Directive
Nothing outside the stretch should be returned: give exactly the lines from the line containing "bend.segments = 3" through the line containing "cad_parts[node].hide_render = cad_parts[node].hide_viewport", including both.
· · · · · · ·
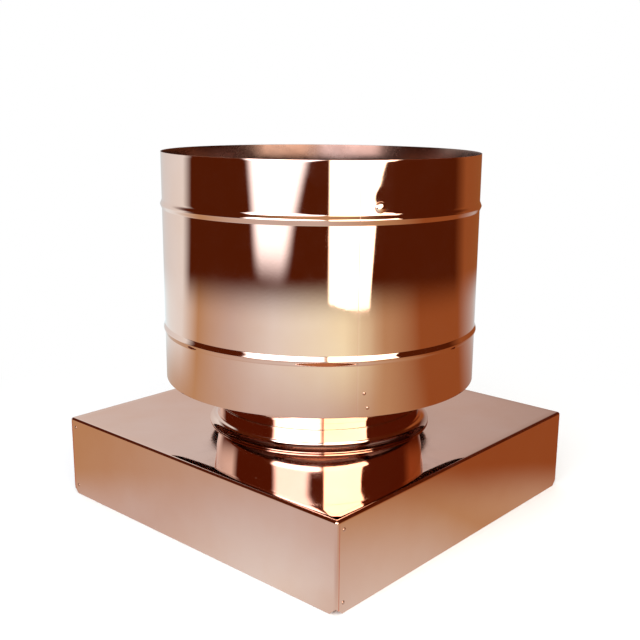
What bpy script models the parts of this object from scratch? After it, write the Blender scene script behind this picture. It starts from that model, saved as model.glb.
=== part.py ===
"""Copper chimney cowl: an open drum on a flue pipe, standing on a square slip-over pan.

Metres, +Z up. The origin is at the middle of the pan's lower edges, and the pan's
sides run along X and Y. The lap seam of the drum is turned towards the pan's corner
at -X -Y.
"""

import math

import bmesh
import bpy
from mathutils import Matrix, Vector

# Sheet and fits
SHEET = 0.0010
STRAP_THICKNESS = 0.0015
CLEARANCE = 0.0003

# Pan
PAN_SIDE = 0.356
SKIRT_HEIGHT = 0.080
PAN_FOLD = 0.0026
CORNER_CLIP = 0.007

# Flue pipe, in two lengths that slip together, and the flared collar at its foot
PIPE_RADIUS = 0.1015
SPIGOT_HEIGHT = 0.070
PIPE_LIFT = 0.0255
PIPE_LENGTH = 0.098
COLLAR_HEIGHT = 0.019
FLARE_HEIGHT = 0.0079
FLARE_WIDTH = 0.0092

# Drum
DRUM_RADIUS = 0.1525
DRUM_HEIGHT = 0.2176
DRUM_LIFT = 0.0484
UPPER_BEAD_DROP = 0.0486
LOWER_BEAD_RISE = 0.0502
BEAD_HEIGHT = 0.0092
BEAD_DEPTH = 0.0017
SEAM_ANGLE = math.radians(-120.0)
SEAM_LAP = 0.011

# Weather disc
DISC_RADIUS = 0.119
DISC_RISE = 0.020
DISC_LIP = 0.008
DISC_ABOVE_PIPE = 0.044

# Straps
STRAP_COUNT = 4
STRAP_WIDTH = 0.020
STRAP_FOOT = 0.030
STRAP_REACH = 0.026
STRAP_BEND = 0.004

# Facets
ROUND_SIDES = 64
DRUM_SIDES = 80
FLARE_POINTS = 6
BEAD_POINTS = 5
DISH_POINTS = 4

# Places that follow from the sizes above
PAN_TOP = SKIRT_HEIGHT
DRUM_BOTTOM = PAN_TOP + DRUM_LIFT
DRUM_TOP = DRUM_BOTTOM + DRUM_HEIGHT
COLLAR_FOOT = PAN_TOP + CLEARANCE
PIPE_BOTTOM = PAN_TOP + PIPE_LIFT
PIPE_TOP = PIPE_BOTTOM + PIPE_LENGTH
DISC_EDGE = PIPE_TOP + DISC_ABOVE_PIPE
SPIGOT_RADIUS = PIPE_RADIUS - SHEET - CLEARANCE
COLLAR_RADIUS = SPIGOT_RADIUS + CLEARANCE + SHEET
FLUE_HOLE_RADIUS = SPIGOT_RADIUS - SHEET

COPPER = (0.93, 0.47, 0.33)
BRIGHT_ROUGHNESS = 0.08
STRAP_ROUGHNESS = 0.25


def clear_scene():
    """Empty the scene of objects and collections."""
    for obj in list(bpy.data.objects):
        bpy.data.objects.remove(obj, do_unlink=True)
    for collection in list(bpy.data.collections):
        bpy.data.collections.remove(collection)


def new_collection(name):
    """Collection under the scene's own one."""
    collection = bpy.data.collections.new(name)
    bpy.context.scene.collection.children.link(collection)
    return collection


def copper(name, roughness):
    """Bare copper with its own polish."""
    material = bpy.data.materials.new(name)
    material.use_nodes = True
    shader = material.node_tree.nodes["Principled BSDF"]
    shader.inputs["Base Color"].default_value = (*COPPER, 1.0)
    shader.inputs["Metallic"].default_value = 1.0
    shader.inputs["Roughness"].default_value = roughness
    material.diffuse_color = (*COPPER, 1.0)
    return material


def place(mesh_name, bm, collection):
    """Mesh object from a bmesh, in a collection."""
    mesh = bpy.data.meshes.new(mesh_name)
    bm.to_mesh(mesh)
    bm.free()
    obj = bpy.data.objects.new(mesh_name, mesh)
    collection.objects.link(obj)
    return obj


def solidify(obj, thickness, offset):
    """Wall of even thickness on an open surface."""
    wall = obj.modifiers.new("Sheet", "SOLIDIFY")
    wall.thickness = thickness
    wall.offset = offset
    wall.use_even_offset = True
    return wall


def turned_sheet(name, profile, sides, roughness, collection):
    """Sheet turned about Z. The profile is its outer side, from top to bottom."""
    bm = bmesh.new()
    points = [bm.verts.new((radius, 0.0, height)) for radius, height in profile]
    for upper, lower in zip(points, points[1:]):
        bm.edges.new((upper, lower))
    obj = place(name, bm, collection)
    screw = obj.modifiers.new("Turn", "SCREW")
    screw.steps = sides
    screw.render_steps = sides
    screw.use_merge_vertices = True
    screw.merge_threshold = 0.00001
    screw.use_smooth_shade = True
    solidify(obj, SHEET, -1.0)
    obj.data.materials.append(copper(name, roughness))
    return obj


def bead(middle):
    """Round swelling of a wall at a height, as (proud of the wall, height) pairs."""
    half = BEAD_HEIGHT / 2
    arc = (half ** 2 + BEAD_DEPTH ** 2) / (2 * BEAD_DEPTH)
    points = []
    for step in range(BEAD_POINTS):
        rise = half - BEAD_HEIGHT * step / (BEAD_POINTS - 1)
        proud = math.sqrt(arc ** 2 - rise ** 2) - arc + BEAD_DEPTH
        points.append((proud, middle + rise))
    return points


def make_pan(collection, cutters):
    """Folded tray: a square top with four skirts, a flue hole and clipped lower corners."""
    bm = bmesh.new()
    bmesh.ops.create_cube(bm, size=1.0)
    bmesh.ops.scale(bm, verts=bm.verts, vec=(PAN_SIDE, PAN_SIDE, SKIRT_HEIGHT))
    bmesh.ops.translate(bm, verts=bm.verts, vec=(0.0, 0.0, SKIRT_HEIGHT / 2))
    underside = [face for face in bm.faces if face.normal.z < -0.5]
    bmesh.ops.delete(bm, geom=underside, context="FACES_ONLY")
    pan = place("pan", bm, collection)
    fold = pan.modifiers.new("Fold", "BEVEL")
    fold.width = PAN_FOLD
    fold.segments = 3
    fold.limit_method = "ANGLE"
    solidify(pan, SHEET, -1.0)
    pan.data.materials.append(copper("pan", BRIGHT_ROUGHNESS))
    pan.data.shade_smooth()
    pan.data.set_sharp_from_angle(angle=math.radians(30))

    bm = bmesh.new()
    bmesh.ops.create_cone(
        bm,
        cap_ends=True,
        segments=ROUND_SIDES,
        radius1=FLUE_HOLE_RADIUS,
        radius2=FLUE_HOLE_RADIUS,
        depth=SKIRT_HEIGHT,
        matrix=Matrix.Translation((0.0, 0.0, PAN_TOP)),
    )
    cut(pan, place("flue_hole", bm, cutters))

    for index in range(4):
        turn = Matrix.Rotation(math.radians(90.0 * index), 4, "Z")
        cut(pan, corner_cutter(f"corner_{index + 1}", turn, cutters))
    return pan


def corner_cutter(name, turn, cutters):
    """Block whose one face slices the lower corner of two skirts at 45 degrees."""
    size = PAN_SIDE / 4
    outward = Vector((1.0, 1.0, -1.0)).normalized()
    half = PAN_SIDE / 2
    on_face = Vector((half, half, CORNER_CLIP))
    bm = bmesh.new()
    bmesh.ops.create_cube(bm, size=size)
    tilt = outward.to_track_quat("Z", "Y").to_matrix().to_4x4()
    centre = Matrix.Translation(on_face + outward * size / 2)
    bmesh.ops.transform(bm, matrix=turn @ centre @ tilt, verts=bm.verts)
    return place(name, bm, cutters)


def cut(obj, cutter):
    """Take a cutter's shape out of an object."""
    cutter.hide_render = True
    cutter.display_type = "WIRE"
    boolean = obj.modifiers.new(cutter.name, "BOOLEAN")
    boolean.operation = "DIFFERENCE"
    boolean.object = cutter
    boolean.solver = "EXACT"


def join(obj, addition):
    """Fuse another shape with an object."""
    addition.hide_render = True
    addition.display_type = "WIRE"
    boolean = obj.modifiers.new(addition.name, "BOOLEAN")
    boolean.operation = "UNION"
    boolean.object = addition
    boolean.solver = "EXACT"


def make_foot_collar(collection):
    """Collar whose foot flares out in a hollow curve on the pan."""
    profile = [(COLLAR_RADIUS, COLLAR_FOOT + COLLAR_HEIGHT)]
    for step in range(FLARE_POINTS):
        angle = math.pi / 2 * step / (FLARE_POINTS - 1)
        radius = COLLAR_RADIUS + FLARE_WIDTH * (1.0 - math.cos(angle))
        height = COLLAR_FOOT + SHEET + (FLARE_HEIGHT - SHEET) * (1.0 - math.sin(angle))
        profile.append((radius, height))
    return turned_sheet("foot_collar", profile, ROUND_SIDES, BRIGHT_ROUGHNESS, collection)


def make_spigot(collection):
    """Short pipe on the pan, inside the collar and the cowl's pipe."""
    foot = PAN_TOP + CLEARANCE
    profile = [(SPIGOT_RADIUS, foot + SPIGOT_HEIGHT), (SPIGOT_RADIUS, foot)]
    return turned_sheet("spigot", profile, ROUND_SIDES, BRIGHT_ROUGHNESS, collection)


def make_cowl_pipe(collection):
    """Pipe that slips over the spigot and opens inside the drum."""
    profile = [(PIPE_RADIUS, PIPE_TOP), (PIPE_RADIUS, PIPE_BOTTOM)]
    return turned_sheet("cowl_pipe", profile, ROUND_SIDES, BRIGHT_ROUGHNESS, collection)


def make_drum(collection, cutters):
    """Open band with two rolled beads, lapped over itself at the seam."""
    wall = [(0.0, DRUM_TOP)]
    wall += bead(DRUM_TOP - UPPER_BEAD_DROP)
    wall += bead(DRUM_BOTTOM + LOWER_BEAD_RISE)
    wall += [(0.0, DRUM_BOTTOM)]
    profile = [(DRUM_RADIUS + proud, height) for proud, height in wall]
    drum = turned_sheet("drum", profile, DRUM_SIDES, BRIGHT_ROUGHNESS, collection)

    lapped = [(radius + SHEET / 2, height) for radius, height in profile]
    lap = turned_sheet("seam_lap", lapped, 1, BRIGHT_ROUGHNESS, cutters)
    turn = lap.modifiers["Turn"]
    turn.angle = SEAM_LAP / DRUM_RADIUS
    turn.use_merge_vertices = False
    lap.rotation_euler.z = SEAM_ANGLE
    join(drum, lap)
    return drum


def make_weather_disc(collection):
    """Shallow dished disc with a turned-down lip, above the pipe's mouth."""
    profile = []
    for step in range(DISH_POINTS):
        share = step / (DISH_POINTS - 1)
        profile.append((DISC_RADIUS * share, DISC_EDGE + DISC_RISE * (1.0 - share ** 2)))
    profile.append((DISC_RADIUS, DISC_EDGE - DISC_LIP))
    return turned_sheet("weather_disc", profile, ROUND_SIDES, BRIGHT_ROUGHNESS, collection)


def strap_route():
    """Corners of a strap's middle line, as (distance from the axis, height) pairs."""
    half = STRAP_THICKNESS / 2
    drum_inside = (DRUM_RADIUS - SHEET) * math.cos(math.pi / DRUM_SIDES)
    chord = math.sqrt(drum_inside ** 2 - (STRAP_WIDTH / 2) ** 2)
    on_pipe = PIPE_RADIUS + CLEARANCE + half
    on_drum = chord - CLEARANCE - half
    arm = PIPE_TOP - STRAP_FOOT / 4
    under_disc = DISC_EDGE - DISC_LIP - CLEARANCE - half
    return [
        (on_pipe, arm - STRAP_FOOT),
        (on_pipe, arm),
        (on_drum, arm),
        (on_drum, under_disc),
        (DISC_RADIUS - STRAP_REACH, under_disc),
    ]


def make_strap(index, collection):
    """Flat bar bent from the pipe out to the drum, up its wall and in under the disc."""
    bm = bmesh.new()
    route = [bm.verts.new((radius, -STRAP_WIDTH / 2, height)) for radius, height in strap_route()]
    middle_line = [bm.edges.new(pair) for pair in zip(route, route[1:])]
    strip = bmesh.ops.extrude_edge_only(bm, edges=middle_line)
    far_side = [item for item in strip["geom"] if isinstance(item, bmesh.types.BMVert)]
    bmesh.ops.translate(bm, verts=far_side, vec=(0.0, STRAP_WIDTH, 0.0))
    strap = place(f"strap_{index + 1}", bm, collection)
    bend = strap.modifiers.new("Bend", "BEVEL")
    bend.width = STRAP_BEND
    bend.segments = 3
    bend.limit_method = "ANGLE"
    solidify(strap, STRAP_THICKNESS, 0.0)
    strap.rotation_euler.z = math.tau * index / STRAP_COUNT
    strap.data.materials.append(copper(strap.name, STRAP_ROUGHNESS))
    return strap


def main():
    clear_scene()
    parts = new_collection("chimney_cowl")
    cutters = new_collection("cutters")
    make_pan(parts, cutters)
    make_foot_collar(parts)
    make_spigot(parts)
    make_cowl_pipe(parts)
    make_drum(parts, cutters)
    make_weather_disc(parts)
    for index in range(STRAP_COUNT):
        make_strap(index, parts)


main()
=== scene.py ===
import math

import bmesh
import bpy
from mathutils import Matrix, Vector


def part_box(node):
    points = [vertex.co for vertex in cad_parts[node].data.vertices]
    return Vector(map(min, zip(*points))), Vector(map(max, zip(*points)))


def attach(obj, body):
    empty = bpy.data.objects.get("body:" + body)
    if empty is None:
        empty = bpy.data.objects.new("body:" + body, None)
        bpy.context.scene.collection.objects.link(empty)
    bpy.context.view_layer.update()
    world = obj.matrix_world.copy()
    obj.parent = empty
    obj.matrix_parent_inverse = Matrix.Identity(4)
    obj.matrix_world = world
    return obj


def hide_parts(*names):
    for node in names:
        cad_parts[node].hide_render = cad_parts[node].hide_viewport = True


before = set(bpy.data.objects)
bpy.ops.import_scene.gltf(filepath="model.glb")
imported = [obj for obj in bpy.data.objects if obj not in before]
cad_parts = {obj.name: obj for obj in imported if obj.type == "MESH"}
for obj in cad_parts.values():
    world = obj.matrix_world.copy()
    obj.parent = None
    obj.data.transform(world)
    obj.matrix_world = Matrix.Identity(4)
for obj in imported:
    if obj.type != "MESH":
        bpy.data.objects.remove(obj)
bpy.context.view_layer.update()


# Camera. It stands 0.90 m from the cowl's axis, a little higher than the drum's rim, and
# looks at the corner of the pan that lies at -X -Y.
camera_place = Vector((-0.6710, -0.5980, 0.3882))
camera_heading = math.radians(-48.297)
camera_dip = math.radians(13.081)
camera_roll = math.radians(0.465)

bpy.ops.object.select_all(action="DESELECT")
bpy.ops.object.camera_add(location=camera_place)
camera = bpy.context.object
camera.name = "photo_view"
camera.matrix_world = (
    Matrix.Translation(camera_place)
    @ Matrix.Rotation(camera_heading, 4, "Z")
    @ Matrix.Rotation(math.pi / 2 - camera_dip, 4, "X")
    @ Matrix.Rotation(camera_roll, 4, "Z")
)
camera.data.lens = 51.85
camera.data.sensor_width = 36.0
camera.data.clip_start = 0.02
bpy.context.scene.camera = camera
bpy.context.scene.view_settings.view_transform = "Standard"


# Pan. One sheet of polished copper, 1 mm thick, with its four sides folded down into skirts
# that slip over the chimney. Each corner is closed by a lap with two small rivets.
pan_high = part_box("pan")[1]
sheet = 0.001
pan_half = pan_high.x
pan_top = pan_high.z
pan_fold = 0.0026
corner_clip = 0.007
flue_hole = 0.0992
hole_steps = 192
hole_cutter_depth = 0.06
panel_step = 0.02
fold_border = 0.0010
skirt_lines = (0.006, 0.020, 0.034, 0.048, 0.062)
corner_gap = 0.0009
gap_depth = 0.0005
level = 0.999
hair = 0.0002
panel_low_ring = 0.1
panel_sag = 0.140
panel_hollow = 0.035
panel_crown = 0.010
panel_fall = 6.0


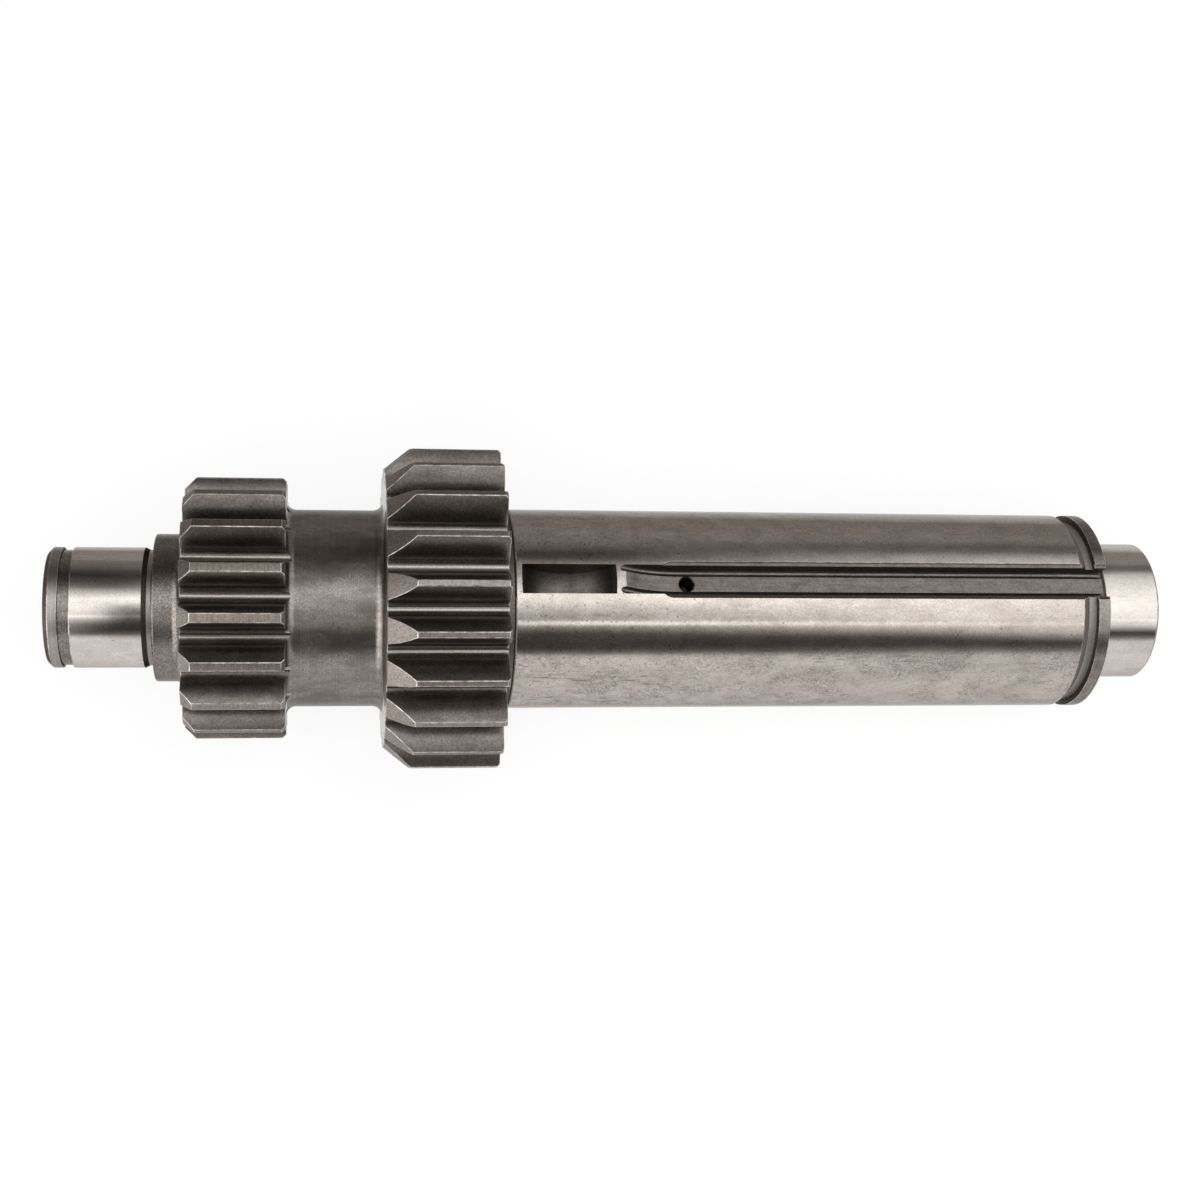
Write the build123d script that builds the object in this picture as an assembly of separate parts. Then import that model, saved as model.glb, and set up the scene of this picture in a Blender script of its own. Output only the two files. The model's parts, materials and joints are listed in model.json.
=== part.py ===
from build123d import *
import math
import os

# All lengths are in millimetres and all angles in degrees.
# The shaft's axis is X, with the keyed end towards +X. The origin is on the axis, at the middle of the
# rear bearing seat. The lengths below follow one another along the shaft from its rear end.

# Rear end and rear bearing seat
rear_land_length = 4.4
rear_land_radius = 18.75
rear_chamfer_length = 1.5
rear_chamfer_depth = 1.6
rear_ring_groove_width = 3.2
rear_ring_groove_radius = 17.9
rear_seat_length = 21.5
rear_seat_radius = 18.85
rear_relief_width = 3.25
rear_relief_depth = 0.75
relief_ramp = 1.5
relief_round = 0.5
seat_edge = 0.3

# Rear collar, whose left face is the shoulder for the rear bearing
collar_length = 9.0
collar_radius = 23.1
collar_round = 0.7
collar_root_round = 2.9

# Small gear
small_teeth = 17
small_width = 31.15
small_tip_radius = 41.05
small_addendum = 3.225
small_dedendum = 6.45
small_root_round = 2.6
small_tip_land = 2.85
small_chamfer_length = 3.5
small_chamfer_depth = 3.5
small_back_chamfer = 1.1

# Neck between the gears
neck_length = 30.1
neck_radius = 31.15
neck_rear_round = 2.8
neck_front_round = 3.4

# Large gear
large_teeth = 21
large_width = 36.45
large_tip_radius = 51.35
large_addendum = 4.625
large_dedendum = 5.625
large_root_round = 2.0
large_tip_land = 1.8
large_chamfer_length = 8.5
large_chamfer_depth = 7.1
large_back_chamfer = 0.8

# Both gears
pressure_angle = 25.0
tooth_edge_break = 0.2
cutter_overrun = 1.0

# Seat for the loose gears
gear_relief_width = 2.95
gear_relief_depth = 0.8
seat_length = 183.1
seat_radius = 32.0

# Snap ring groove and end collar
front_groove_cone_length = 2.5
front_groove_floor_width = 2.5
front_groove_depth = 2.2
end_collar_length = 3.9
end_collar_edge = 0.2

# Front bearing seat
front_seat_length = 18.1
front_seat_radius = 22.5
front_relief_width = 3.0
front_relief_depth = 0.7
front_chamfer = 0.6

# Half-moon key seat, measured from the start of the gear seat
half_moon_centre = 16.65
half_moon_cutter_radius = 15.875
half_moon_depth = 10.0

# Long keyway, measured from the start of the gear seat
key_width = 9.525
keyway_depth = 5.4
keyway_run_out_centre = 51.5
keyway_cutter_radius = 31.5
keyway_land_width = 4.9
edge_relief_width = 11.8
edge_relief_depth = 1.1
edge_relief_centre = 49.55
pin_hole_centre = 54.3
pin_hole_radius = 2.38
pin_hole_depth = 10.0
pin_hole_chamfer = 0.3

# Lathe centres in both end faces
centre_hole_radius = 6.0
centre_pilot_radius = 2.0
centre_pilot_depth = 9.0
centre_angle = 60.0
drill_point_angle = 118.0

# Stations along the shaft
rear_seat_end = rear_seat_length / 2
rear_seat_start = -rear_seat_end
rear_groove_start = rear_seat_start - rear_ring_groove_width
rear_end = rear_groove_start - rear_land_length
collar_start = rear_seat_end + rear_relief_width
small_start = collar_start + collar_length
small_end = small_start + small_width
large_start = small_end + neck_length
large_end = large_start + large_width
seat_start = large_end + gear_relief_width
seat_end = seat_start + seat_length
groove_floor_start = seat_end + front_groove_cone_length
end_collar_start = groove_floor_start + front_groove_floor_width
end_collar_end = end_collar_start + end_collar_length
front_seat_start = end_collar_end + front_relief_width
front_end = front_seat_start + front_seat_length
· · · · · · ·
Result for this task
    bend.segments = 3
    bend.limit_method = "ANGLE"
    solidify(strap, STRAP_THICKNESS, 0.0)
    strap.rotation_euler.z = math.tau * index / STRAP_COUNT
    strap.data.materials.append(copper(strap.name, STRAP_ROUGHNESS))
    return strap


def main():
    clear_scene()
    parts = new_collection("chimney_cowl")
    cutters = new_collection("cutters")
    make_pan(parts, cutters)
    make_foot_collar(parts)
    make_spigot(parts)
    make_cowl_pipe(parts)
    make_drum(parts, cutters)
    make_weather_disc(parts)
    for index in range(STRAP_COUNT):
        make_strap(index, parts)


main()
=== scene.py ===
import math

import bmesh
import bpy
from mathutils import Matrix, Vector


def part_box(node):
    points = [vertex.co for vertex in cad_parts[node].data.vertices]
    return Vector(map(min, zip(*points))), Vector(map(max, zip(*points)))


def attach(obj, body):
    empty = bpy.data.objects.get("body:" + body)
    if empty is None:
        empty = bpy.data.objects.new("body:" + body, None)
        bpy.context.scene.collection.objects.link(empty)
    bpy.context.view_layer.update()
    world = obj.matrix_world.copy()
    obj.parent = empty
    obj.matrix_parent_inverse = Matrix.Identity(4)
    obj.matrix_world = world
    return obj


def hide_parts(*names):
    for node in names:
        cad_parts[node].hide_render = cad_parts[node].hide_viewport = True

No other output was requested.